Note:  Core values can and should change simply because we are (to be) growing as individuals and as a collective group of believers.

I am NOT promoting human creeds.   I AM promoting church focus.   Too many churches have no real goals towards which to work.   Many congregations are on what I call “automatic pilot.”   They have sweet Christian members that go through the same motions and activities with little result.   As much as the Lord wants us to assemble, He also wants us to do so many other things that are just as important to the health and well-being of the local church.   Also, many church leaders assume that their members know what the Bible teaches about Christian living and values.  However these have to be taught again to every new Christian and every generation of children and adults.

God has mission statements for the local church and He wants the local church to envision what can be done specifically when we take Him at His Word and do what He says—-when we have His core values.

The church is only as strong as her core values, and her core values must be based upon the Word of God.
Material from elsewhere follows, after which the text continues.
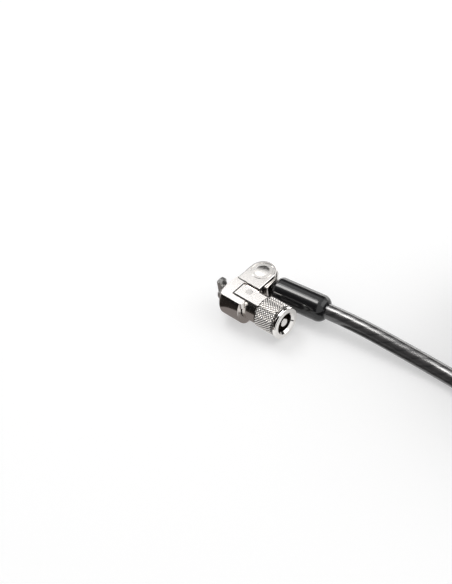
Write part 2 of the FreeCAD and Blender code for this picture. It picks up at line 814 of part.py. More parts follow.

How may you learn what your church’s core values are?   We’ve already mentioned some ways a church’s core values are seen and acknowledged.   However, if you wish to know the core values of the church, you can simply ask the members.   Having done that, you will want to ask another question:   “based upon the Word of God and the local needs of the church and our community, what should be our core values?”     I think you will be pleasantly surprised and challenged.    The church leaders should ‘lead’ in the pursuit and discovery of Biblical core values for their congregation.
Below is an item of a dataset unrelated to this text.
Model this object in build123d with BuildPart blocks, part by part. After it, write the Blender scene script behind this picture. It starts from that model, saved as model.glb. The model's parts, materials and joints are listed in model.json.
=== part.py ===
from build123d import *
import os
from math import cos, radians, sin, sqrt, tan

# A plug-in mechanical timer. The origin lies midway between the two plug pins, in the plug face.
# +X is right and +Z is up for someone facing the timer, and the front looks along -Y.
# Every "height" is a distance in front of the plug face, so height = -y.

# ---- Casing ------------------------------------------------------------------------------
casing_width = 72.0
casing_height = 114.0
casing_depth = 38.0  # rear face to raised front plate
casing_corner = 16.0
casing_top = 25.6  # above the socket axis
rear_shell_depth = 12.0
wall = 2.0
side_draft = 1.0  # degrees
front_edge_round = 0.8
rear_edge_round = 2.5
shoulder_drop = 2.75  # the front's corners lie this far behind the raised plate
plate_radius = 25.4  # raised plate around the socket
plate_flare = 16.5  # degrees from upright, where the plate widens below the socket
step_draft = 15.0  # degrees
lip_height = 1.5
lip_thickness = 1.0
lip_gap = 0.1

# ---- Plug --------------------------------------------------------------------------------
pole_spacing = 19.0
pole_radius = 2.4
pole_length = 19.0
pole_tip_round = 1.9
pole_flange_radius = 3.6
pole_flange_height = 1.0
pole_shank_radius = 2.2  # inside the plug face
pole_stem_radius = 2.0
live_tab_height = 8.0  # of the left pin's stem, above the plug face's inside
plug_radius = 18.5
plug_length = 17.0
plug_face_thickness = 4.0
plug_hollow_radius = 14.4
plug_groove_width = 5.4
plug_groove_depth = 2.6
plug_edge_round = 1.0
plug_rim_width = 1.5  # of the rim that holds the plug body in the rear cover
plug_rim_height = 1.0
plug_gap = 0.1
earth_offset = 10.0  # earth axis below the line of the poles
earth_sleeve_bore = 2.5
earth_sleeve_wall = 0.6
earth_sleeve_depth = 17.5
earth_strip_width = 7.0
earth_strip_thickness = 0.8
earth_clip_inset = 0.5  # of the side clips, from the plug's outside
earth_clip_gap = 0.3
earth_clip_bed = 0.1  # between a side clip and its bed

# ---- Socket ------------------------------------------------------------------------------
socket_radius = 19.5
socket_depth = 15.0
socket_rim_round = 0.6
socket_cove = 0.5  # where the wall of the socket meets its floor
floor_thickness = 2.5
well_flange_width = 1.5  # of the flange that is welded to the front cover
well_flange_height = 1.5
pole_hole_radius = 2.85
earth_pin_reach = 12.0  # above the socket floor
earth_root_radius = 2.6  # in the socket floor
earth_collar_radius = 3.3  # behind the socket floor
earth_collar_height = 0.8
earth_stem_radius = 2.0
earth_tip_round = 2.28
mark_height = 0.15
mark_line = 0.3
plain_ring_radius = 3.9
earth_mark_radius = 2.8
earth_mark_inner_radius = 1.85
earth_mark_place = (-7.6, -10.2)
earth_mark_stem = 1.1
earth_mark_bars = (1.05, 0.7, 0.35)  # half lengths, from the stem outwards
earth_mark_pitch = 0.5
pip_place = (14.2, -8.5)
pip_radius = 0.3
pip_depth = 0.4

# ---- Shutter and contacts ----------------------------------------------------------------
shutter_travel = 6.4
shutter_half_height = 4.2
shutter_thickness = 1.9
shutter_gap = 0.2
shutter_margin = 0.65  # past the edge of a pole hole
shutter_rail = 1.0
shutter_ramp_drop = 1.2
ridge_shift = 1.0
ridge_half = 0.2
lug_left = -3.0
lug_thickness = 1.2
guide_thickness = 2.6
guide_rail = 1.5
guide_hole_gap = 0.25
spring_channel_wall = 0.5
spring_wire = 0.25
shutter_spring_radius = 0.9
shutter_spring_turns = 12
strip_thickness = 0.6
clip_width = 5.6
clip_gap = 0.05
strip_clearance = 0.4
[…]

If we can help you in defining your core values or assist you writing out a mission statement and vision statements, please let us know.

Travis Irwin, Athens, TN


Articles I Recommend

articles3This week, I recommend the following 4 articles:

The first article is one that came out recently in the “Christian Chronicle” that addresses the way we value leaders and people in general in our culture and its adverse affects.   This article is written by Jonathan Holmes and it can be found at the following link:

Thumma and Bird are best known for their book The Other 80 Percent. This is a link is to their website that offers up-to-date relevant articles for churches that really take membership involvement seriously.

There is a correlation between a child remaining in the church as an adult and his/her involvement in ministry as a church.   Church leaders must value children and focus on the many ways a child can serve.
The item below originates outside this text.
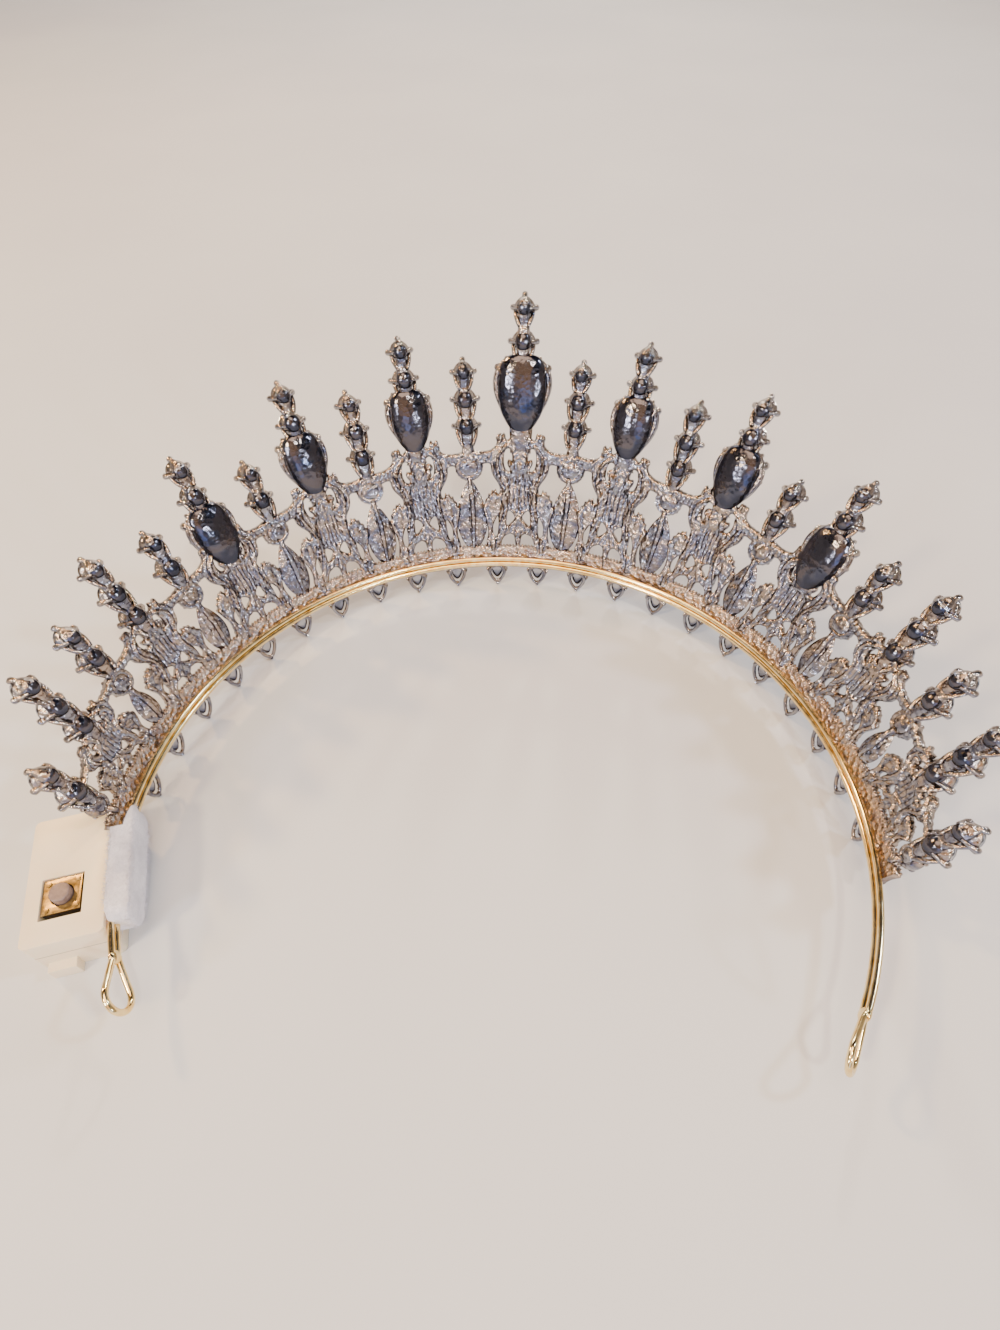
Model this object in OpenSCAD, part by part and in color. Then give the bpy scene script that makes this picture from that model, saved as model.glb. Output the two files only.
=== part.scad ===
// Light-up bridal diadem: a cast crown of tall points with a pierced scroll gallery, on a gold wire
// headband, with a small battery box on its left end.
// The crown leans outwards all round like a cone. A place on it is given by its angle from the front
// and by its height along the lean, measured from the middle of the headband.
// Local axes on the crown: x runs along the band, y points out to the front, z runs up the lean.

/* [Headband] */
// Radius of the headband, to the middle of its wire
band_r = 65; // [62:0.5:68]
// Thickness of the wire, which is laid double
wire_d = 1.1; // [0.9:0.05:1.3]
// Angle from the front at which each end loop starts
band_end = 117; // [114:0.5:119]
// Length of an end loop
loop_len = 9; // [8:0.25:11]
// Width of an end loop between wire middles
loop_w = 5.2; // [4.6:0.1:6]
// Turn of the right loop about its own wire
loop_turn = 45; // [0:5:60]
// Height of the headband over the surface that the diadem stands on
stand_h = 8.4; // [7.6:0.1:10]

/* [Crown] */
// Outward lean of the crown from upright, in degrees
lean = 23; // [16:1:28]
// Angle from one large point to the next
pitch = 17.3; // [17:0.1:17.5]
// Height of the centre point over the headband, along the lean
peak_h = 56; // [53:0.5:62]
// Height of the rail that carries the points, at the centre
rail_h = 26; // [24:0.5:28]
// Height of the base strip over the headband
strip_h = 3.4; // [3:0.1:4]
// Thickness of the cast plates
plate_t = 1.4; // [1.2:0.1:1.8]
// Gap between pieces that sit on each other
gap = 0.1; // [0.08:0.01:0.15]

/* [Claw cups] */
// Radius of a point's top cup, to its claws
cup_r = 2.5; // [2.3:0.05:2.7]
// Depth of a round cup, from its back to its claw tips
cup_d = 3.4; // [3:0.1:4]
// Distance from one cup to the next on a point
cup_step = 5.5; // [5.3:0.1:5.8]
// Width of the pear cup of the centre point
pear_w = 11.6; // [10.5:0.1:12]
// Height of the pear cup of the centre point
pear_h = 15; // [14:0.25:15.5]
// Width of the other pear cups
side_pear_w = 9.3; // [8.6:0.1:9.8]
// Height of the other pear cups
side_pear_h = 12.4; // [11.6:0.1:12.8]

/* [Hanging stones] */
// Stones on each half of the row under the strip
row_count = 11; // [11]
// Angle from one hanging stone to the next
row_pitch = 8.3; // [8:0.1:8.4]
// Width of a hanging stone
row_w = 3.8; // [3.2:0.1:4.4]

/* [Battery box] */
// Length of the box along the band
box_l = 23; // [21:0.5:25]
// Width of the box
box_w = 12.9; // [12.5:0.1:14.5]
// Angle from the front at which the box touches the headband
box_at = 109; // [108:0.5:111]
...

Most churches are always looking for ways to get more members involved in the ministries of the local church.   I came across this article this week that list some ‘out of the box’ suggestions that I really like—I think you will, too:

One more from Rick Warren on “Why Your Volunteers Quit”

Guest Article: E.R. Brannan

ERBrannanTravis in my service as Involvement Minister at Madison I broke my ministry into four areas;

MEND- Almost every new member needs mending if only the newness of being in a new fellowship.

BLEND- Many studies show that one who has not found at least family to whom he can relate within three months will be gone in a year.

SEND- The new member must be given some responsibility related to his skills and interest to feel that this is “my family.” 

TEND- AS the elders permit the Involvement Minister can be of great help in helping them shepherd the flock.

God bless,


Comment:   ER Brannen is one of the most respected men in the brotherhood and has years of experience in the ministry—and it shows.   I appreciate what he is saying here and it has already assisted me in my ministry in Athens.   Thank you, ER.   tdi

Living On Purpose

what is my purpose - spiritual and philosophical question in vintage wooden letterpress printing blocks isolated on white

Living On Purpose

The buzz words today are “intentionality” and “purposeful.”   People want lives that are full of purpose and specific intention.   Jobs, money, education and things are becoming less important to people.   They want to live lives that make a difference—lives on purpose.

Colossians 1:16 tells us that all things were created by Him and for Him.   We understand His creative powers yet we fail to meditate on that second phrase:   “…and for Him.”     Our very reason for our existence is His purpose.

But how do you discover His purpose for you?   God’s Word is clear on several levels.

God’s General Purpose for Every Person

1 Corinthians 10:31 says that everything we do should be for God’s glory. Creation exists for His glory (Psalm 19:1-2).     And, we are part of His creation.

This does not mean every person knows God’s purpose for his/her life or wants to glorify Him, but this is our purpose as part of His creation.

God’s Purpose for the Church

Ephesians 3:9-11 tells us the church’s purpose is make known the wisdom of God. It’s also said a different way in Matthew 28:19 where Christ says, “Go make disciples….”    Once again, some churches know this and some don’t.   It is evident in churches that know this: they are making disciples; they are growing spiritually and numerically.

God’s Specific Purpose for Individual Christians

Those who have been recreated in Christ have been recreated for good works (Eph.2:10).    However,  God has specific a purpose, I believe,  for each child of His.

I am making an assumption on this last statement, but the assumption is based upon common senses and one Scriptural principle.

  1.    Every Christian is different. This is a given. No one will disagree with this statement.    This is common sense.
  2.    Every Christian has different spiritual gifts, life experiences, life skills, personalities and passions.  This is common sense but it is also taught in Scripture (see 1 Corinthians 12 and Romans 12).   Having expressed this, the next logical thing is to ask the question, “Why does every Christian have differing gifts, etc.?”     I believe it is because God wants individual Christians to fulfill their individual/specific purpose in their lives contributing to the overall good of the church and their community.

Do you want to live a life of intentionality?   Do you want your church to be a church that has purpose?     If you answer, “Yes” to the first question, you will need to do some in-depth study and reflection to discover your God-given gifts, passions, personality, life skills and life experiences as an individual. Knowing these things may help you in discovering a specific purpose for your life. You may already be involved in things that are a part of that purpose.

If you answered “Yes” to the second question, then you need to discover the strengths and values of your members PLUS discover what your community’s and church’s needs are.   Most churches do a lot of good, spend a lot of money and exert a lot of effort.   This is what I term the “Shotgun” approach to ministry.   If your congregation is doing all of this, and it is causing the church to grow numerically and spiritually, your church may be on target.   However, if your congregation is floundering and it is not growing numerically or spiritually, I think you need to do some research.   It will be a good investment of time.

When you invest the time and effort required, you will have a better idea of what God’s specific purpose is for you as an individual or as a congregation of the church.